Manchester City - Manchester United LIVE! Ostatnie takie derby?
Jeszcze parę sezonów temu starcia tych dwóch ekip mogły decydować o tym, kto zostanie mistrzem Anglii. Na przestrzeni czterech kolejnych lat dwa kluby z Manchestery zamieniały się pierwszym miejscem na koniec rozgrywek, ale teraz żaden z nich ma nie najmniejszych szans. Oba są w pogrążone w kryzysie i oba czekają na rozwój wypadków po sezonie. To mogą być ostatnie takie derby.
Dlaczego te derby miałyby być ostatnimi w takim zestawie? Obie ekipy latem prawdopodobnie czeka niemała rewolucja – Pep Guardiola już zapowiedział swoje przenosiny na Etihad Stadium, na Old Trafford wszyscy spodziewają się Jose Mourinho. W ostatnich dniach zaczęto przypominać nawet wypowiedź Diego Torresa (autor książki o Portugalczyku, dziennikarz El Pais), w których ten ujawnił, że The Special One podpisał rzekomo wstępną umowę z „Czerwonymi Diabłami”. Ile w tym wszystkim prawdy, pewnie na tę chwilę nie da się powiedzieć, ale bądźmy szczerzy – na rywalizację tych dwóch panów, w jednym mieście, ręce zaciera sobie cała Europa.
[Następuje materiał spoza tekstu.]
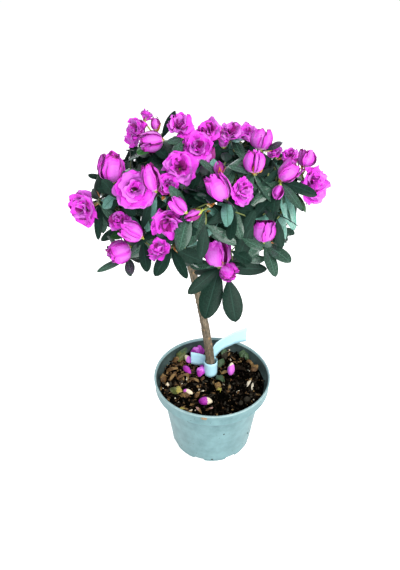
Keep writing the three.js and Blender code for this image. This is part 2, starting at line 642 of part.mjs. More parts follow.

To jednak, być może, dopiero od przyszłego sezonu. Co czeka nas dzisiaj? Wszyscy znamy kłopoty jednych i drugich – brak stylu, charyzmy, błędy obrony i tak dalej i tak dalej. Okej, więc gdzie tu szukać nadziei, oprócz wyświechtanego stwierdzenia, że „derby żądzą się swoimi prawami”?
No cóż, łatwo nie będzie. Wyjmując ich ostatnie starcie na Old Trafford, w poprzednich siedmiu ligowych derbach padło 31 bramek, a więc średnio ponad cztery gole na mecz. Ale jeśli do tego wspomnianego meczu wrócimy, to przypomnimy sobie nie tylko bezbramkowy remis, ale i… dwa celne strzały przez 90 minut. DWA przez obie drużyny. Optymista może podejść do tego na zasadzie, że gorzej być nie może.
Jest jeszcze Kun Aguero, a Argentyńczyk strzelił siedem goli w swoich siedmiu meczach przeciwko United. Zabraknie za to Vincenta Kompany’ego, a to z kolei w tworzeniu okazji może pomóc gościom. Chociaż jeśli popatrzymy, jak im to idzie w całym sezonie, to trudno nabrać do tego przekonania. Możemy żałować, że nie zagra Wayne Rooney, który może nie był w wybitnej formie, ale w starciach z City zazwyczaj spisywał się co najmniej dobrze, również strzelał dużo goli, na czele z legendarną przewrotką.
Obie ekipy zmobilizować może jeszcze walka o czołową czwórkę. The Citizens zajmują obecnie miejsce, które ją zamyka i nad szóstymi rywalami zza miedzy mają cztery punkty przewagi. Ewentualna wygrana da sporo bezpieczeństwa, porażka zaogni sytuację w końcówce rozgrywek.
Po tym jednak najbardziej widać znak czasów – jeszcze niedawno ekscytowaliśmy się podczas ich walki o mistrzostwo Anglii, teraz w grze o czwarte miejsce szukamy zastępstwa. Na powrót do tamtych czasów przyjdzie nam jeszcze jednak troszkę poczekać. Dziś The Citizens mają szansę na 50 zwycięstwo w meczu z Manchesterem United. Czy dadzą radę? Początek o godzinie 17, arbitrem głównym będzie Michael Oliver.